In England, Mary I (1553–1558) reverted to the strict Catholic practice of her father, Henry VIII. Her successor, Elizabeth I (1558–1603), was a politique who merged a centralized episcopal system with broadly defined Protestant doctrine and traditional Catholic ritual. English relations with Spain soon deteriorated. In 1570, Elizabeth was excommunicated for heresy and throughout the decade English seamen preyed on Spanish shipping in the Americas. In 1585, Elizabeth committed English soldiers to fight against the Spanish in the Netherlands. Finally, she was compelled to execute her Catholic cousin Mary, Queen of Scots, in 1587. Philip launched his Armada against England in 1588, but was soundly defeated; Spain never really recovered from this defeat.

In the second half of the sixteenth century, Germany (the Holy Roman Empire) was a land of about 300 autonomous political entities (secular and ecclesiastical principalities, free cities, and castle regions). Religious conflict accentuated these divisions; during this time, the population was about equally divided between Catholics and Protestants. In 1609, Maximilian of Bavaria organized a Catholic League to counter a Protestant alliance recently formed under the leadership of the Elector Palatine, Frederick IV. The stage was set for the worst of the religious wars, the Thirty Years’ War.

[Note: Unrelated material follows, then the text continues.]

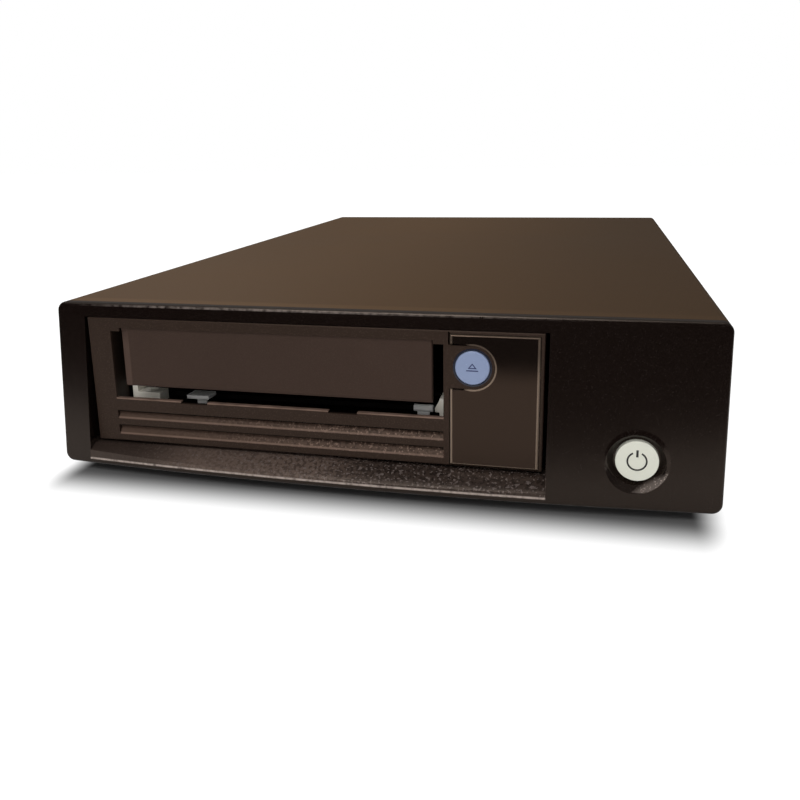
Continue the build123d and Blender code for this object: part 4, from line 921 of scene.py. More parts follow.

The chapter then details the conflict which is divided into four periods: the Bohemian (1618–1625), the Danish (1625–1629), the Swedish (1630–1635) and the Swedish-French (1635–1648). About one-third of the German population died in this war, which was ended by the Treaty of Westphalia in 1648. Among other provisions, it asserted the cuius regio, eius religio principle of the Peace of Augsburg and gave legal recognition to the Calvinists. This treaty perpetuated German division and political weakness into the modern period.

OUTLINE

I. Renewed Religious Struggle

II. The French Wars of Religion (1562–1598)

A. Appeal of Calvinism

B. The Edict of Nantes

III. Imperial Spain and Philip II (r. 1556–1598)

A. Pillars of Spanish Power

B. The Revolt in the Netherlands

IV. England and Spain (1553–1603)

A. Mary I (r. 1553–1558)

B. Elizabeth I (r. 1558–1603)

V. The Thirty Years’ War (1618–1648)

A. Preconditions for War

B. Four Periods of War

C. The Treaty of Westphalia

VI. In Perspective

KEY TOPICS

The War between Calvinists and Catholics in France

The Spanish occupation of the Netherlands

The struggle for supremacy between England and Spain

The devastation of central Europe during the Thirty Years’ War

DISCUSSION QUESTIONS

1. How did politics shape the religious positions of the French leaders? What led to the Saint Bartholomew’s Day Massacre, and what did it achieve?

2. How did Spain gain a position of dominance in the sixteenth century? What were Philip II’s successes and failures?

4. What led to the establishment of the Anglican Church in England? Why did Mary I fail? What was Elizabeth I’s settlement, and why was it difficult to impose on England? Who were her detractors and what were their criticisms?

5. Why was the Thirty Years’ War fought? Was politics or religion more important in determining the outcome of the war? What were the main terms of the Treaty of Westphalia in 1648?

Extra TOPICS

1.Extension of the Political Conflict of the Reformation: In the second half of the sixteenth century, the political conflict, which had previously been confined to central Europe and a struggle for Lutheran rights and freedoms, was extended to France, the Netherlands, England and Scotland—and became a struggle for Calvinist recognition. German Lutherans and Catholics had agreed to live and let live in the Peace of Augsburg (1555) with the credo that whoever controls the land may determine its religion. The Calvinists were excluded from this treaty and it was not until 1648, after the bloody Thirty Years’ War and the Treaty of Westphalia, that they too received legal recognition.

2.The Spanish Armada: As a response to growing English power and disruption of Spanish shipping and land interests, Philip II of Spain launched the Armada of 130 ships against England. The swifter English vessels together with inclement weather inflicted defeat on Spain and the loss of over one-third of its vessels. The news of the Armada’s defeat gave heart to Protestant resistance. Although Spain continued to win impressive victories in the 1590s, it never fully recovered from the defeat.

3.The Anglican Church: One of the most skillful religious compromises attained during this period of religious war was the establishment of the Anglican Church. Elizabeth brought forth a compromise between Catholics and Protestants that resulted in a church that was officially Protestant in doctrine and Catholic in ritual. Extremists on either side opposed the arrangement and there were conspiracies against Elizabeth. But the compromise proved lasting (with incidental changes) to the modern day. Elizabeth was a classic politique and it was due to her efforts that England did not succumb to the bloody warfare on the Continent.